You're right. But I assume the benchmark basically implements a ping-pong game instead of DoSing the server to see how many requests actually survive (I could be wrong).


Thanks!


Presumably everything at the top of the list: https://www.techempower.com/benchmarks/#section=data-r18&hw=...


That makes sense to me :) Excited to see that happen!


Out of curiosity, are there any that saturate 100GBE? We should be long past 10GBE by now imo.


The benchmarks test something very specific: A ton of tiny requests on keepalive connections. Those tiny requests are not very IO efficient, and therefore 10GBit/s is already a lot.

However if you would add a benchmarks to download 10MB static files the network utilization would likely go a lot up - even if the same frameworks are used.


You should sign your name under the blog post. So many references to "I" and I didn't know who to be impressed by until I clicked through to the PR.


From a QA perspective, I feel like you buried the lede on this Loom tool. Benchmarks are nice, but confidence is an elusive thing when it comes to non-trivial concurrency.

I'll be spending some time on the CDSChecker and dynamic partial-order reduction papers.


True... correctness is very important! I made mention of loom for correctness in the intro at least.

The goal for this article was primarily to focus on scheduler design.

I'm hoping to get posts dedicated to loom soon. It's been an indispensable tool.
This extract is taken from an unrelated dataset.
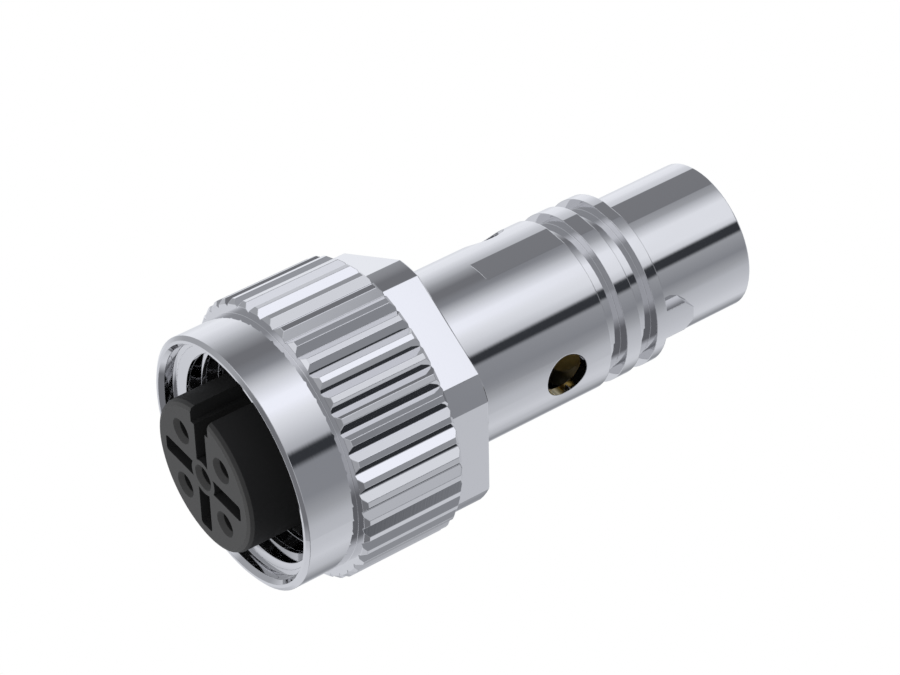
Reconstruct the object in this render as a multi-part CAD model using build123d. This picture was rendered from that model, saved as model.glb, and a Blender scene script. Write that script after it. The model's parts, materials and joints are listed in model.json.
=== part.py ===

Yes loom seems very important. I would interested to know how it compares with similar tools like nidhugg[1][2] for the C and C++.

[1] https://github.com/nidhugg/nidhugg [2] https://uu.diva-portal.org/smash/get/diva2:1324003/FULLTEXT0...


I skimmed the paper and it looks similar to loom. Specifically they cite CHESS and Cdschecker as prior art. Both of those are what loom is based on.

I guess 2019 is the year of concurrency checking :-)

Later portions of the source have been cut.